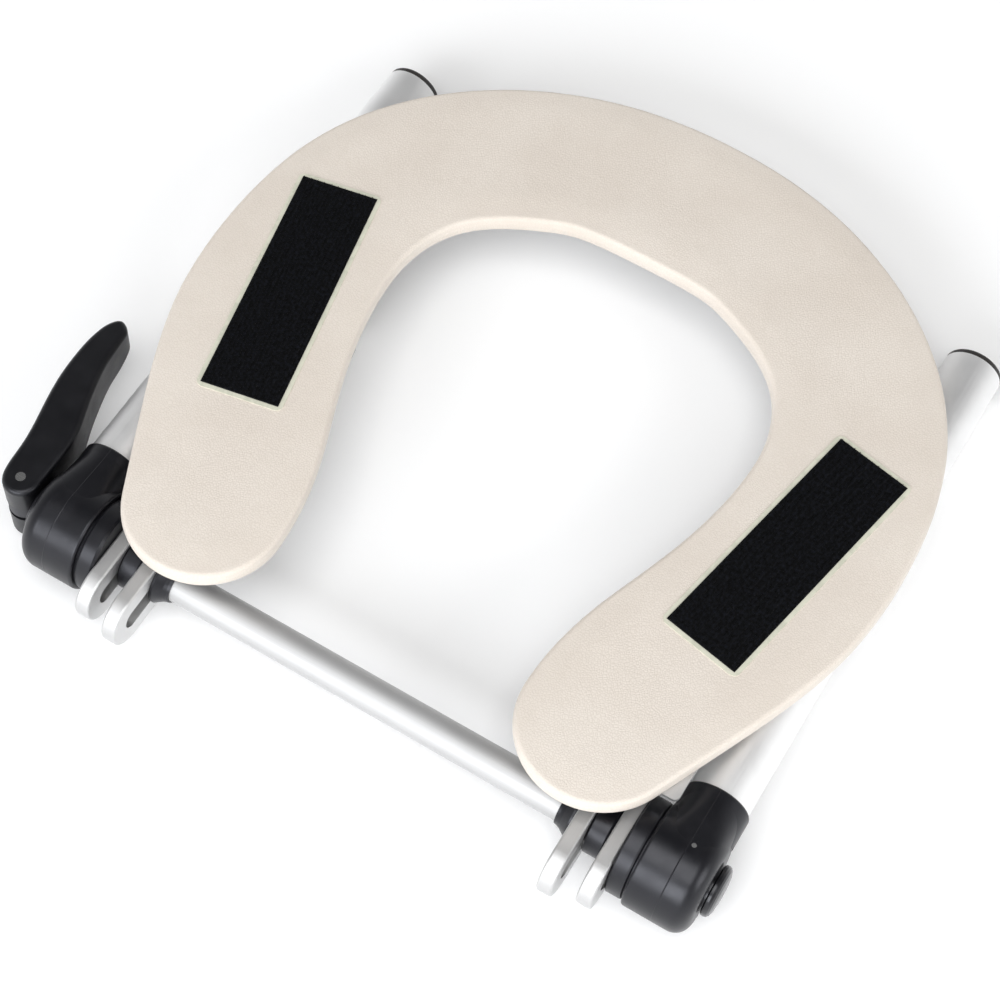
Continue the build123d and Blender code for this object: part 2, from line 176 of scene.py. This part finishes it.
def moulded(name, colour, rough, grain=0.25, coat=0.0, line_x=None):
    """Moulded plastic with a fine spark-eroded texture, and a parting line if asked."""
    s = Shader(name, Specular_IOR_Level=0.5, Specular_Tint=(0.92, 0.93, 1.0, 1.0),
               Coat_Weight=coat, Coat_Roughness=0.12)
    fine = s.noise(2600.0, 2.0, 0.6)
    cloud = s.noise(120.0, 4.0, 0.6)
    lift = tuple(c * 1.6 + 0.001 for c in colour[:3]) + (1.0,)
    s.use("Base Color", s.mix(s.ramp(cloud, 0.45, 0.8, 0.0, 0.45), colour, lift))
    s.use("Roughness", s.ramp(cloud, 0.3, 0.7, rough - 0.05, rough + 0.07))
    normal = s.bump(fine, grain, 0.00003)
    if line_x:
        x = s.add("SeparateXYZ", {0: s.coord}).outputs["X"]
        off = s.math("ABSOLUTE", s.math("SUBTRACT", s.math("ABSOLUTE", x), line_x))
        normal = s.bump(s.ramp(off, 0.0, 0.00022, 1.0, 0.0), 0.7, 0.00012, normal)
    s.use("Normal", normal)
    return s.mat


def plywood():
    s = Shader("plywood_birch", Roughness=0.6)
    grain = s.noise(1.0, 5.0, 0.6, s.scaled(60.0, 900.0, 900.0))
    z = s.add("SeparateXYZ", {0: s.coord}).outputs["Z"]
    ply = s.math("PINGPONG", z, 0.00085)
    tone = s.mix(s.ramp(grain, 0.35, 0.7), (0.62, 0.47, 0.30, 1), (0.42, 0.28, 0.15, 1))
    s.use("Base Color", s.mix(s.ramp(ply, 0.0, 0.00085, 0.35, 0.0), tone, (0.25, 0.15, 0.08, 1)))
    s.use("Normal", s.bump(grain, 0.2, 0.0001))
    return s.mat


def lining():
    """Black non-woven cloth: pressed fibres with a lattice of welded dots."""
    s = Shader("lining_nonwoven", Sheen_Weight=0.3, Sheen_Roughness=0.6)
    fibre = s.math("ADD", s.noise(1.0, 4.0, 0.7, s.scaled(3200.0, 700.0, 900.0)),
                   s.noise(1.0, 4.0, 0.7, s.scaled(700.0, 3200.0, 900.0)))
    dots = s.cells(700.0, "F1", s.scaled(1.0, 1.0, 0.0))
    press = s.ramp(dots, 0.18, 0.3)
    s.use("Base Color", s.mix(s.ramp(fibre, 0.7, 1.3), (0.012, 0.012, 0.013, 1), (0.05, 0.05, 0.053, 1)))
    s.use("Roughness", s.ramp(press, 0.0, 1.0, 0.55, 0.85))
    s.use("Normal", s.bump(s.math("ADD", fibre, press), 0.5, 0.0001))
    return s.mat


def hook_tape():
    """Black nylon tape: a tight plain weave, with the hooks in the same yarn."""
    s = Shader("hook_tape_nylon", Specular_IOR_Level=0.14)
    weave = s.add("TexWave", {"Vector": s.coord, "Scale": 420.0, "Distortion": 1.2}, wave_type="BANDS")
    cross = s.add("TexWave", {"Vector": s.coord, "Scale": 420.0, "Distortion": 1.2}, wave_type="BANDS",
                  bands_direction="Y")
    height = s.math("MULTIPLY", weave.outputs["Fac"], cross.outputs["Fac"])
    speck = s.noise(900.0, 2.0)
    s.use("Base Color", s.mix(s.ramp(speck, 0.45, 0.75), (0.0008, 0.0009, 0.0012, 1),
                              (0.006, 0.007, 0.011, 1)))
    s.use("Roughness", s.ramp(speck, 0.3, 0.7, 0.38, 0.6))
    s.use("Normal", s.bump(height, 0.5, 0.0001))
    return s.mat


def film():
    """Clear adhesive film; the cream vinyl shows through it, a little greener."""
    s = Shader("film_clear", Coat_Weight=0.6, Coat_Roughness=0.1, Specular_IOR_Level=0.55)
    ripple = s.noise(240.0, 2.0)
    s.use("Base Color", s.mix(s.ramp(ripple, 0.35, 0.65), (0.60, 0.60, 0.49, 1), (0.70, 0.69, 0.57, 1)))
    s.use("Roughness", s.ramp(ripple, 0.3, 0.7, 0.22, 0.34))
    s.use("Normal", s.bump(ripple, 0.25, 0.0002))
    return s.mat


BLACK = (0.003, 0.003, 0.0045, 1.0)
MATERIALS = {
    "vinyl": vinyl(),
    "lining": lining(),
    "hook_tape": hook_tape(),
    "film": film(),
    "plywood": plywood(),
    "post_tube": drawn_metal("aluminium_tube_y", "y", 0.93, 0.56),
    "crossbar": drawn_metal("aluminium_tube_x", "x", 0.62, 0.64),
    "arm_plate": drawn_metal("aluminium_plate", "y", 0.68, 0.52, 0.2),
    "steel": drawn_metal("steel_bright", "x", 0.62, 0.24, 0.08),
    "black_plastic": moulded("plastic_black", BLACK, 0.34),
    "housing": moulded("plastic_housing", BLACK, 0.34, line_x=116.0 * MM),
    "lever": moulded("plastic_lever", (0.003, 0.003, 0.004, 1.0), 0.36, grain=0.15),
    "eye": moulded("plastic_eye", (0.03, 0.03, 0.034, 1.0), 0.5),
    "cap_plastic": moulded("plastic_cap", (0.024, 0.021, 0.018, 1.0), 0.48),
    "nut_gloss": moulded("plastic_nut", (0.004, 0.004, 0.005, 1.0), 0.3, grain=0.05, coat=0.35),
}
SPECIAL = {"crossbar_tube": "crossbar", "housing_left": "housing", "housing_right": "housing",
           "lever_body": "lever", "rod_eye": "eye"}
for part in frame["record"]["subparts"]:
    obj = NODES[part["node"]]
    obj.data.materials.clear()
    obj.data.materials.append(MATERIALS[SPECIAL.get(part["node"], part["material_slot"])])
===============
EXERCISE DIRECTIONS |
Output all of the data again, exactly.

EXERCISE SOLUTION |
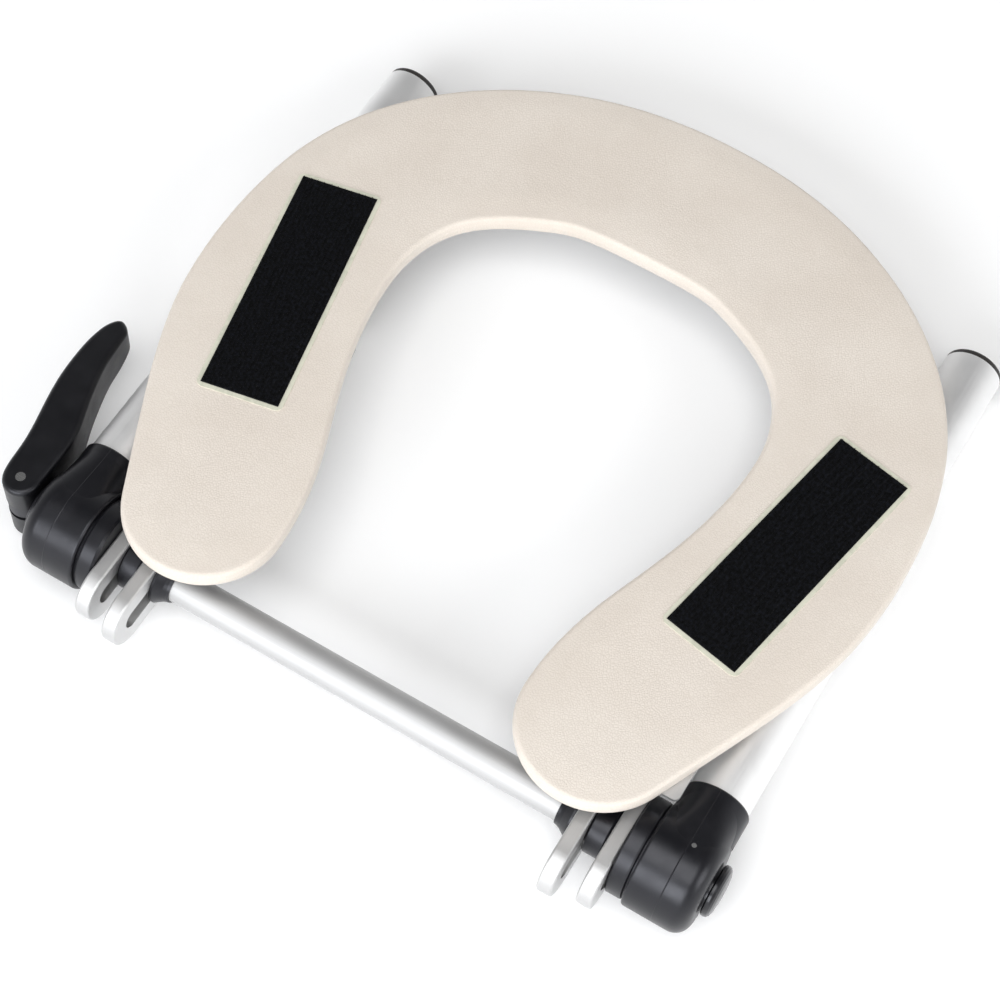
Continue the build123d and Blender code for this object: part 2, from line 176 of scene.py. This part finishes it.
def moulded(name, colour, rough, grain=0.25, coat=0.0, line_x=None):
    """Moulded plastic with a fine spark-eroded texture, and a parting line if asked."""
    s = Shader(name, Specular_IOR_Level=0.5, Specular_Tint=(0.92, 0.93, 1.0, 1.0),
               Coat_Weight=coat, Coat_Roughness=0.12)
    fine = s.noise(2600.0, 2.0, 0.6)
    cloud = s.noise(120.0, 4.0, 0.6)
    lift = tuple(c * 1.6 + 0.001 for c in colour[:3]) + (1.0,)
    s.use("Base Color", s.mix(s.ramp(cloud, 0.45, 0.8, 0.0, 0.45), colour, lift))
    s.use("Roughness", s.ramp(cloud, 0.3, 0.7, rough - 0.05, rough + 0.07))
    normal = s.bump(fine, grain, 0.00003)
    if line_x:
        x = s.add("SeparateXYZ", {0: s.coord}).outputs["X"]
        off = s.math("ABSOLUTE", s.math("SUBTRACT", s.math("ABSOLUTE", x), line_x))
        normal = s.bump(s.ramp(off, 0.0, 0.00022, 1.0, 0.0), 0.7, 0.00012, normal)
    s.use("Normal", normal)
    return s.mat


def plywood():
    s = Shader("plywood_birch", Roughness=0.6)
    grain = s.noise(1.0, 5.0, 0.6, s.scaled(60.0, 900.0, 900.0))
    z = s.add("SeparateXYZ", {0: s.coord}).outputs["Z"]
    ply = s.math("PINGPONG", z, 0.00085)
    tone = s.mix(s.ramp(grain, 0.35, 0.7), (0.62, 0.47, 0.30, 1), (0.42, 0.28, 0.15, 1))
    s.use("Base Color", s.mix(s.ramp(ply, 0.0, 0.00085, 0.35, 0.0), tone, (0.25, 0.15, 0.08, 1)))
    s.use("Normal", s.bump(grain, 0.2, 0.0001))
    return s.mat


def lining():
    """Black non-woven cloth: pressed fibres with a lattice of welded dots."""
    s = Shader("lining_nonwoven", Sheen_Weight=0.3, Sheen_Roughness=0.6)
    fibre = s.math("ADD", s.noise(1.0, 4.0, 0.7, s.scaled(3200.0, 700.0, 900.0)),
                   s.noise(1.0, 4.0, 0.7, s.scaled(700.0, 3200.0, 900.0)))
    dots = s.cells(700.0, "F1", s.scaled(1.0, 1.0, 0.0))
    press = s.ramp(dots, 0.18, 0.3)
    s.use("Base Color", s.mix(s.ramp(fibre, 0.7, 1.3), (0.012, 0.012, 0.013, 1), (0.05, 0.05, 0.053, 1)))
    s.use("Roughness", s.ramp(press, 0.0, 1.0, 0.55, 0.85))
    s.use("Normal", s.bump(s.math("ADD", fibre, press), 0.5, 0.0001))
    return s.mat


def hook_tape():
    """Black nylon tape: a tight plain weave, with the hooks in the same yarn."""
    s = Shader("hook_tape_nylon", Specular_IOR_Level=0.14)
    weave = s.add("TexWave", {"Vector": s.coord, "Scale": 420.0, "Distortion": 1.2}, wave_type="BANDS")
    cross = s.add("TexWave", {"Vector": s.coord, "Scale": 420.0, "Distortion": 1.2}, wave_type="BANDS",
                  bands_direction="Y")
    height = s.math("MULTIPLY", weave.outputs["Fac"], cross.outputs["Fac"])
    speck = s.noise(900.0, 2.0)
    s.use("Base Color", s.mix(s.ramp(speck, 0.45, 0.75), (0.0008, 0.0009, 0.0012, 1),
                              (0.006, 0.007, 0.011, 1)))
    s.use("Roughness", s.ramp(speck, 0.3, 0.7, 0.38, 0.6))
    s.use("Normal", s.bump(height, 0.5, 0.0001))
    return s.mat


def film():
    """Clear adhesive film; the cream vinyl shows through it, a little greener."""
    s = Shader("film_clear", Coat_Weight=0.6, Coat_Roughness=0.1, Specular_IOR_Level=0.55)
    ripple = s.noise(240.0, 2.0)
    s.use("Base Color", s.mix(s.ramp(ripple, 0.35, 0.65), (0.60, 0.60, 0.49, 1), (0.70, 0.69, 0.57, 1)))
    s.use("Roughness", s.ramp(ripple, 0.3, 0.7, 0.22, 0.34))
    s.use("Normal", s.bump(ripple, 0.25, 0.0002))
    return s.mat


BLACK = (0.003, 0.003, 0.0045, 1.0)
MATERIALS = {
    "vinyl": vinyl(),
    "lining": lining(),
    "hook_tape": hook_tape(),
    "film": film(),
    "plywood": plywood(),
    "post_tube": drawn_metal("aluminium_tube_y", "y", 0.93, 0.56),
    "crossbar": drawn_metal("aluminium_tube_x", "x", 0.62, 0.64),
    "arm_plate": drawn_metal("aluminium_plate", "y", 0.68, 0.52, 0.2),
    "steel": drawn_metal("steel_bright", "x", 0.62, 0.24, 0.08),
    "black_plastic": moulded("plastic_black", BLACK, 0.34),
    "housing": moulded("plastic_housing", BLACK, 0.34, line_x=116.0 * MM),
    "lever": moulded("plastic_lever", (0.003, 0.003, 0.004, 1.0), 0.36, grain=0.15),
    "eye": moulded("plastic_eye", (0.03, 0.03, 0.034, 1.0), 0.5),
    "cap_plastic": moulded("plastic_cap", (0.024, 0.021, 0.018, 1.0), 0.48),
    "nut_gloss": moulded("plastic_nut", (0.004, 0.004, 0.005, 1.0), 0.3, grain=0.05, coat=0.35),
}
SPECIAL = {"crossbar_tube": "crossbar", "housing_left": "housing", "housing_right": "housing",
           "lever_body": "lever", "rod_eye": "eye"}
for part in frame["record"]["subparts"]:
    obj = NODES[part["node"]]
    obj.data.materials.clear()
    obj.data.materials.append(MATERIALS[SPECIAL.get(part["node"], part["material_slot"])])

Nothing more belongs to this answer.